Znów głośno o neonazistach w Niemczech. Tym razem nacjonalistyczny ideolog Horst Mahler obraził podczas wywiadu dziennikarza, działacza żydowskiego, Michela Friedmana. Najpierw Mahler przywitał go słowami "Heil Hitler", a później powiedział, że zagłada Żydów w Auschwitz to kłamstwo, a Hitler był zbawcą narodu.
"Hitler był wybawcą narodu. I to nie tylko niemieckiego" - takie zdanie wygłosił podczas znany działacz neonazistowskich bojówek Horst Mahler. Ten żarliwy obrońca "dokonań" Hitlera jest z zawodu prawnikiem. Rozgłos przyniosły mu polityczne skandale, w których specjalizuje się od kilku dekad.

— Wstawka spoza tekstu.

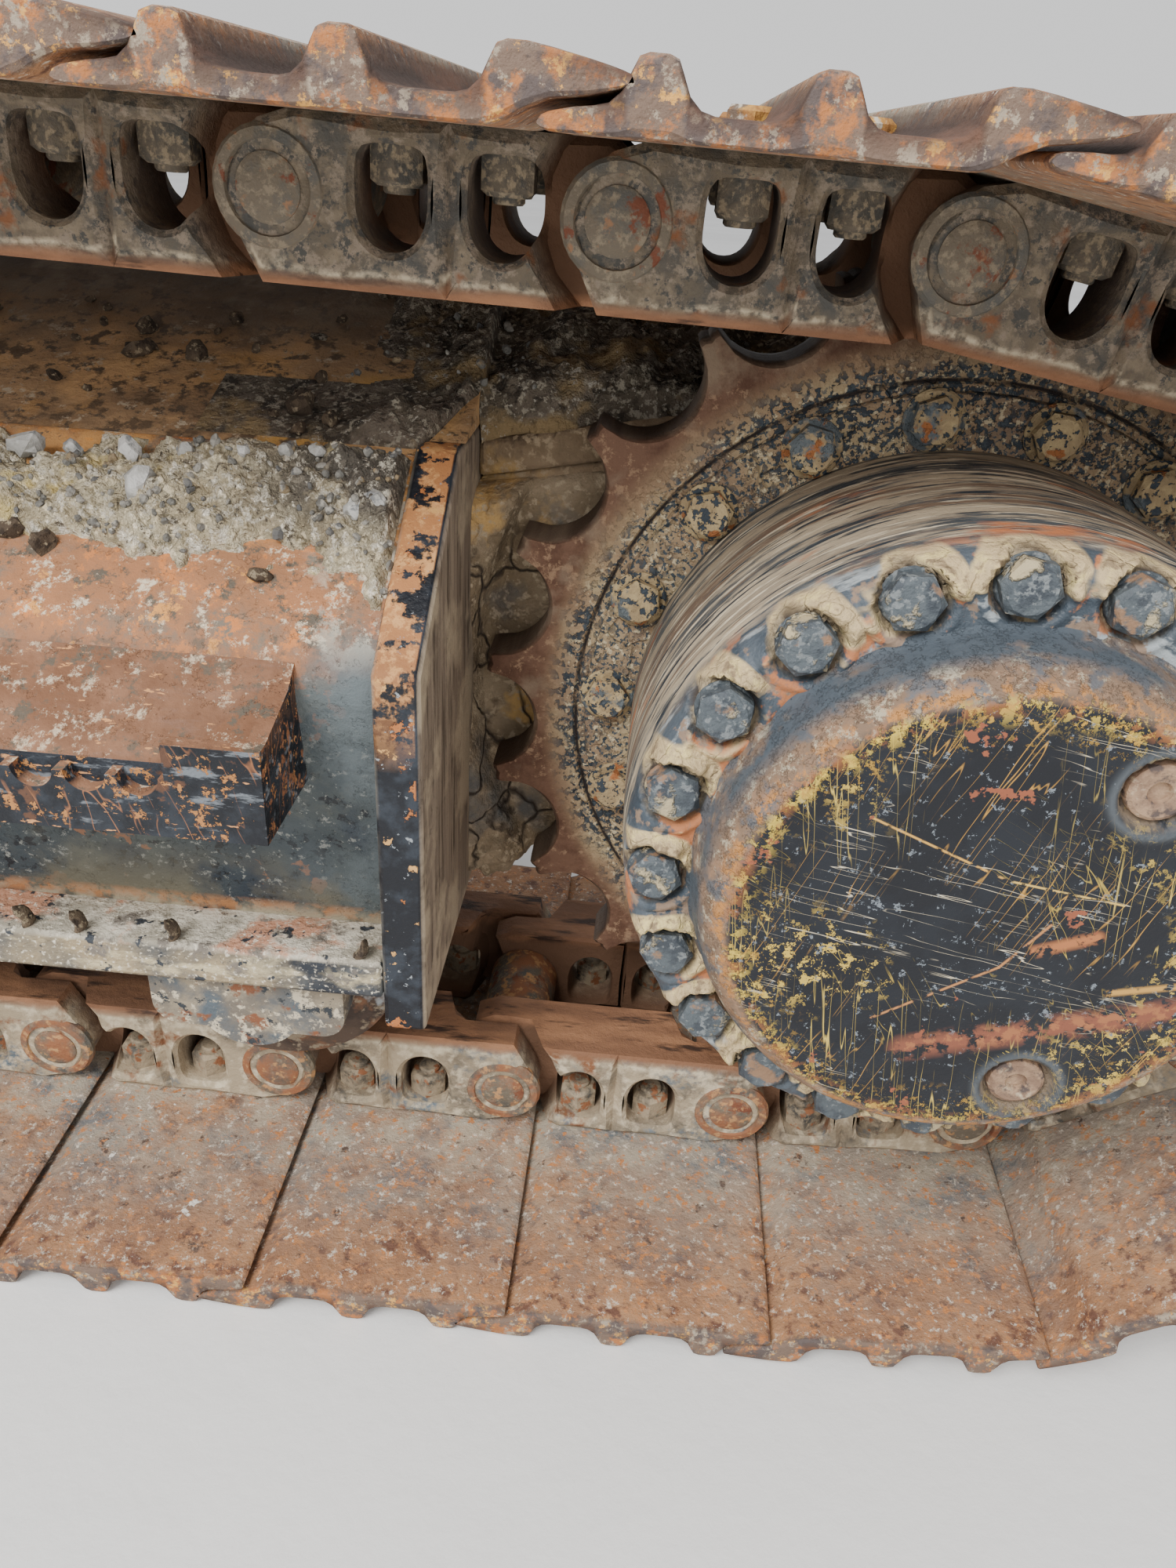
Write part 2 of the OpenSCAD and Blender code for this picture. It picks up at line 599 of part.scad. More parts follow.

Mahler był w latach 60. działaczem skrajnie lewicowych organizacji i założycielem Frakcji Czerwonej Armii - ugrupowania terrorystycznego specjalizującego się w sabotażu i zamachach. Później zmienił poglądy o 180 stopni. Stał się fanatycznym sympatykiem narodowego socjalizmu. Jako działacz neonazistowskiej partii NPD wybielał zbrodnie Adolfa Hitlera, SS i Wehrmachtu.
Michel Friedman - który w przeszłości był prezydentem Europejskiego Kongresu Żydów - zaprosił Mahlera na wywiad, bo chciał z nim porozmawiać o Frakcji Czerwonej Armii. Jednak Mahler zamiast mówić o swej lewicowej przeszłości, skupiał się na szerzeniu treści neonazistowskich. Robił to specjalnie, bo wiedział, że jego rozmówca jest Żydem. Wywiad opublikował magazyn "Vanity Fair".
Tuż po wywiadzie Friedman złożył do prokuratury doniesienie o przestępstwie. "Tego typu poglądy stanowiły zagrożenie nie tylko w przeszłości. Są groźne także dziś" - powiedział publicysta.